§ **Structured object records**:
++++++++++++++++++++
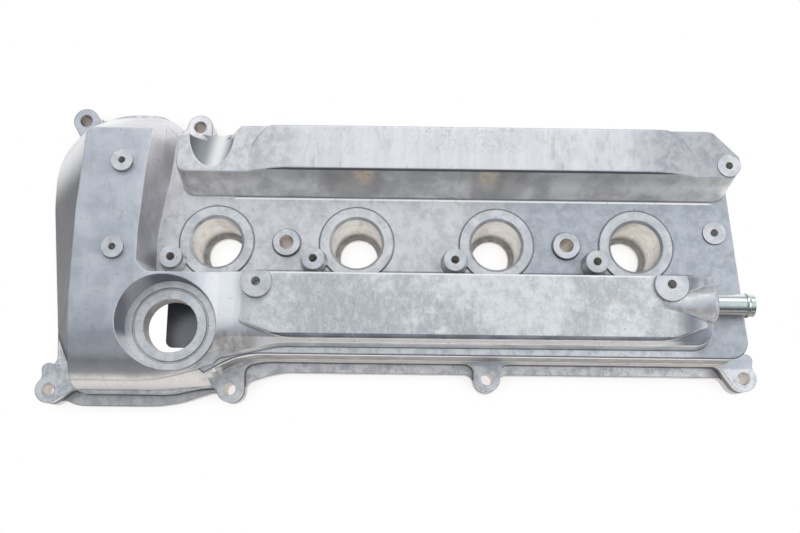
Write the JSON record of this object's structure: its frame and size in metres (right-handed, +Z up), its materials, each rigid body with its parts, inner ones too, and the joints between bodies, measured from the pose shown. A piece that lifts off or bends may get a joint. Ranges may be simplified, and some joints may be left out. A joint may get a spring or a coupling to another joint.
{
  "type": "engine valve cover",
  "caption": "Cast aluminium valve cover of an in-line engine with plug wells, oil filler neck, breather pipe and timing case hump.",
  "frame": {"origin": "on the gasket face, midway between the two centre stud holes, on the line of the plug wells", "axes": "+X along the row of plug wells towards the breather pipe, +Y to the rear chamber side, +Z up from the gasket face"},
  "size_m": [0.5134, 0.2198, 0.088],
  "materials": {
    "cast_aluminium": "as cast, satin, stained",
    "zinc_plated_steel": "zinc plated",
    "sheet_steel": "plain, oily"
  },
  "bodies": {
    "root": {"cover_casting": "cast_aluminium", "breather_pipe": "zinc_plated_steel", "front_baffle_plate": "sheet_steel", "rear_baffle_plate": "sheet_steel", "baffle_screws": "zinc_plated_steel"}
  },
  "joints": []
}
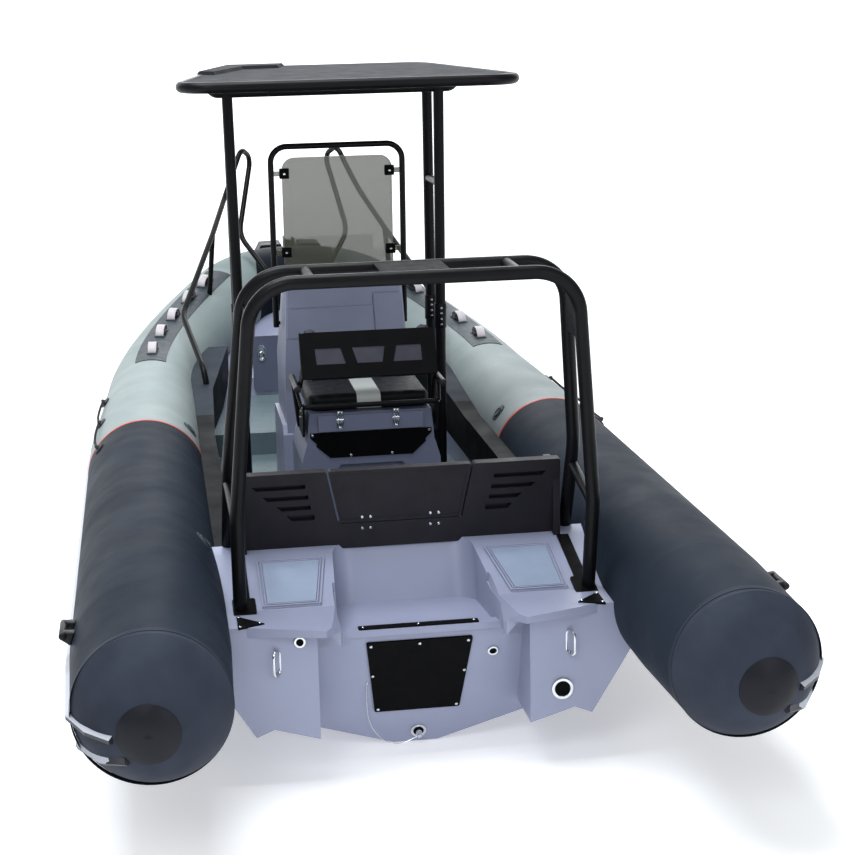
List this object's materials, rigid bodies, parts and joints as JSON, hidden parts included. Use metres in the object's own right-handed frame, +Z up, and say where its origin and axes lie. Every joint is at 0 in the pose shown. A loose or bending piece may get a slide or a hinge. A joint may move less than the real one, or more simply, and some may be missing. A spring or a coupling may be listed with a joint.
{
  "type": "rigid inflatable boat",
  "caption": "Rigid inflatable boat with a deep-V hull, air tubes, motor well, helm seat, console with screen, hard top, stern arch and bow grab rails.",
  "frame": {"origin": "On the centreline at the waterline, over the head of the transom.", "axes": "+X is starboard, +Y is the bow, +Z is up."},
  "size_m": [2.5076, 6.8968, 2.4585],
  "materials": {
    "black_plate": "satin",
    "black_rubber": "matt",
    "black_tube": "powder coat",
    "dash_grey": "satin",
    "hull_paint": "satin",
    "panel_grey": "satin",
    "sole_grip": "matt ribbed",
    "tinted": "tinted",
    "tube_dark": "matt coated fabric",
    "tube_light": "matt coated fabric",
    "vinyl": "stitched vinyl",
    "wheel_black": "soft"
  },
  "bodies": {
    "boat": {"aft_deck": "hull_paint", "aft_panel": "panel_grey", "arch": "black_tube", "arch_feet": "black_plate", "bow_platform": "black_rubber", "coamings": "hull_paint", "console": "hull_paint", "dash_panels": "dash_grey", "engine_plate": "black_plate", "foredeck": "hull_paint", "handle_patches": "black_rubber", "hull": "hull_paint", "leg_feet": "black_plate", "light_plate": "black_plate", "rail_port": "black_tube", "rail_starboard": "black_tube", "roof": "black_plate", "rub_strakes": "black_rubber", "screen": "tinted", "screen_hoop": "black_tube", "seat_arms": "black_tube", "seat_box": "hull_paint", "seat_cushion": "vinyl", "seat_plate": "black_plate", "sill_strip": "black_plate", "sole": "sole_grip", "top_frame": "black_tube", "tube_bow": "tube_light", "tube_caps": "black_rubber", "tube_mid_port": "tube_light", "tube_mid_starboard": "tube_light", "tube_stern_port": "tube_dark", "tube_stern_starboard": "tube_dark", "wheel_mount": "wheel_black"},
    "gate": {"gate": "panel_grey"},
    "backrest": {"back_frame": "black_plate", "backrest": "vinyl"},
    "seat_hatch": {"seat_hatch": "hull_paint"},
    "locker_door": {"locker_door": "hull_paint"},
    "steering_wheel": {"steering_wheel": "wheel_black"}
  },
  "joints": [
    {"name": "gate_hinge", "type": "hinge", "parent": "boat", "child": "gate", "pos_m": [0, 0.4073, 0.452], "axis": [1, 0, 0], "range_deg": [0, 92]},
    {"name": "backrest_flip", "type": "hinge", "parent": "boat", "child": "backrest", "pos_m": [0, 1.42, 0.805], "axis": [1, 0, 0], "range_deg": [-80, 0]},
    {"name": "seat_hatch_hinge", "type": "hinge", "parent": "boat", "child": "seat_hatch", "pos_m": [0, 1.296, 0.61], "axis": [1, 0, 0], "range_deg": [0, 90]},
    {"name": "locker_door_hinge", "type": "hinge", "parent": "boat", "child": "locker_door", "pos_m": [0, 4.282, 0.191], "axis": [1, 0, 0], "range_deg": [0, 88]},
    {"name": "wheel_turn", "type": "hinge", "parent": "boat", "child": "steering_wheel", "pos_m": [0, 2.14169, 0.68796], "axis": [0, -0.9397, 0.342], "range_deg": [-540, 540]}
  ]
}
++++++++++++++++++++
§ **Objective**:
Copy every line of the material, please, keeping it exactly the same.

§ **Output below**:
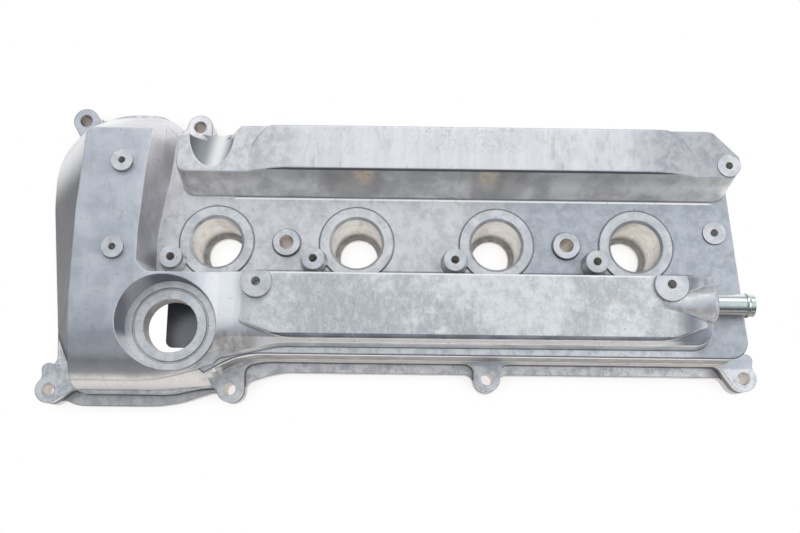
Write the JSON record of this object's structure: its frame and size in metres (right-handed, +Z up), its materials, each rigid body with its parts, inner ones too, and the joints between bodies, measured from the pose shown. A piece that lifts off or bends may get a joint. Ranges may be simplified, and some joints may be left out. A joint may get a spring or a coupling to another joint.
{
  "type": "engine valve cover",
  "caption": "Cast aluminium valve cover of an in-line engine with plug wells, oil filler neck, breather pipe and timing case hump.",
  "frame": {"origin": "on the gasket face, midway between the two centre stud holes, on the line of the plug wells", "axes": "+X along the row of plug wells towards the breather pipe, +Y to the rear chamber side, +Z up from the gasket face"},
  "size_m": [0.5134, 0.2198, 0.088],
  "materials": {
    "cast_aluminium": "as cast, satin, stained",
    "zinc_plated_steel": "zinc plated",
    "sheet_steel": "plain, oily"
  },
  "bodies": {
    "root": {"cover_casting": "cast_aluminium", "breather_pipe": "zinc_plated_steel", "front_baffle_plate": "sheet_steel", "rear_baffle_plate": "sheet_steel", "baffle_screws": "zinc_plated_steel"}
  },
  "joints": []
}
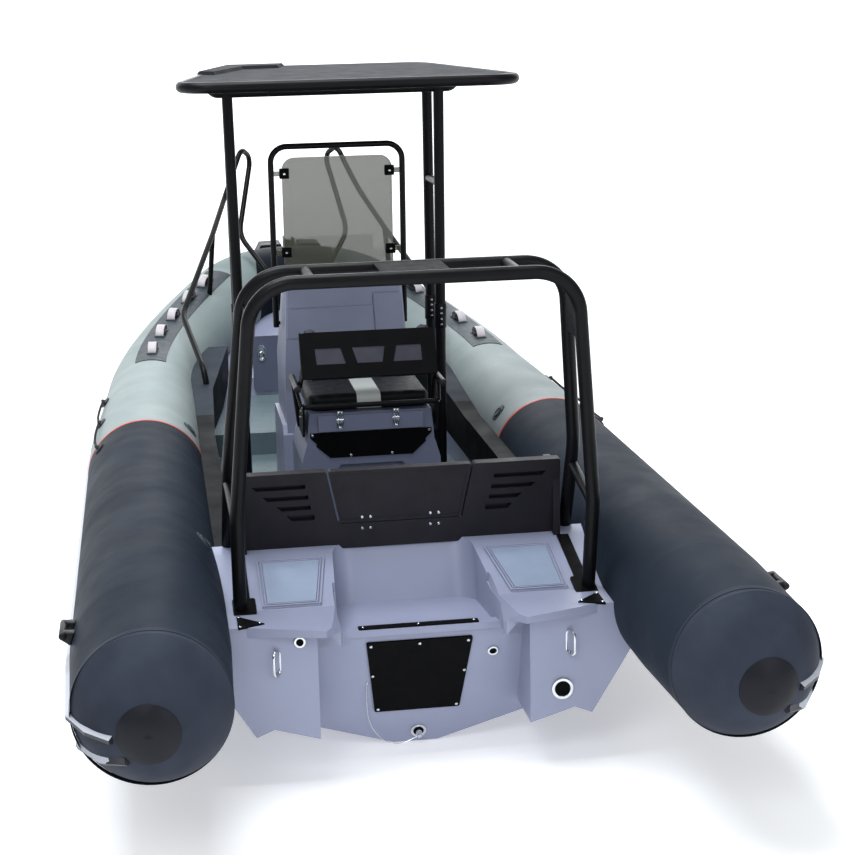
List this object's materials, rigid bodies, parts and joints as JSON, hidden parts included. Use metres in the object's own right-handed frame, +Z up, and say where its origin and axes lie. Every joint is at 0 in the pose shown. A loose or bending piece may get a slide or a hinge. A joint may move less than the real one, or more simply, and some may be missing. A spring or a coupling may be listed with a joint.
{
  "type": "rigid inflatable boat",
  "caption": "Rigid inflatable boat with a deep-V hull, air tubes, motor well, helm seat, console with screen, hard top, stern arch and bow grab rails.",
  "frame": {"origin": "On the centreline at the waterline, over the head of the transom.", "axes": "+X is starboard, +Y is the bow, +Z is up."},
  "size_m": [2.5076, 6.8968, 2.4585],
  "materials": {
    "black_plate": "satin",
    "black_rubber": "matt",
    "black_tube": "powder coat",
    "dash_grey": "satin",
    "hull_paint": "satin",
    "panel_grey": "satin",
    "sole_grip": "matt ribbed",
    "tinted": "tinted",
    "tube_dark": "matt coated fabric",
    "tube_light": "matt coated fabric",
    "vinyl": "stitched vinyl",
    "wheel_black": "soft"
  },
  "bodies": {
    "boat": {"aft_deck": "hull_paint", "aft_panel": "panel_grey", "arch": "black_tube", "arch_feet": "black_plate", "bow_platform": "black_rubber", "coamings": "hull_paint", "console": "hull_paint", "dash_panels": "dash_grey", "engine_plate": "black_plate", "foredeck": "hull_paint", "handle_patches": "black_rubber", "hull": "hull_paint", "leg_feet": "black_plate", "light_plate": "black_plate", "rail_port": "black_tube", "rail_starboard": "black_tube", "roof": "black_plate", "rub_strakes": "black_rubber", "screen": "tinted", "screen_hoop": "black_tube", "seat_arms": "black_tube", "seat_box": "hull_paint", "seat_cushion": "vinyl", "seat_plate": "black_plate", "sill_strip": "black_plate", "sole": "sole_grip", "top_frame": "black_tube", "tube_bow": "tube_light", "tube_caps": "black_rubber", "tube_mid_port": "tube_light", "tube_mid_starboard": "tube_light", "tube_stern_port": "tube_dark", "tube_stern_starboard": "tube_dark", "wheel_mount": "wheel_black"},
    "gate": {"gate": "panel_grey"},
    "backrest": {"back_frame": "black_plate", "backrest": "vinyl"},
    "seat_hatch": {"seat_hatch": "hull_paint"},
    "locker_door": {"locker_door": "hull_paint"},
    "steering_wheel": {"steering_wheel": "wheel_black"}
  },
  "joints": [
    {"name": "gate_hinge", "type": "hinge", "parent": "boat", "child": "gate", "pos_m": [0, 0.4073, 0.452], "axis": [1, 0, 0], "range_deg": [0, 92]},
    {"name": "backrest_flip", "type": "hinge", "parent": "boat", "child": "backrest", "pos_m": [0, 1.42, 0.805], "axis": [1, 0, 0], "range_deg": [-80, 0]},
    {"name": "seat_hatch_hinge", "type": "hinge", "parent": "boat", "child": "seat_hatch", "pos_m": [0, 1.296, 0.61], "axis": [1, 0, 0], "range_deg": [0, 90]},
    {"name": "locker_door_hinge", "type": "hinge", "parent": "boat", "child": "locker_door", "pos_m": [0, 4.282, 0.191], "axis": [1, 0, 0], "range_deg": [0, 88]},
    {"name": "wheel_turn", "type": "hinge", "parent": "boat", "child": "steering_wheel", "pos_m": [0, 2.14169, 0.68796], "axis": [0, -0.9397, 0.342], "range_deg": [-540, 540]}
  ]
}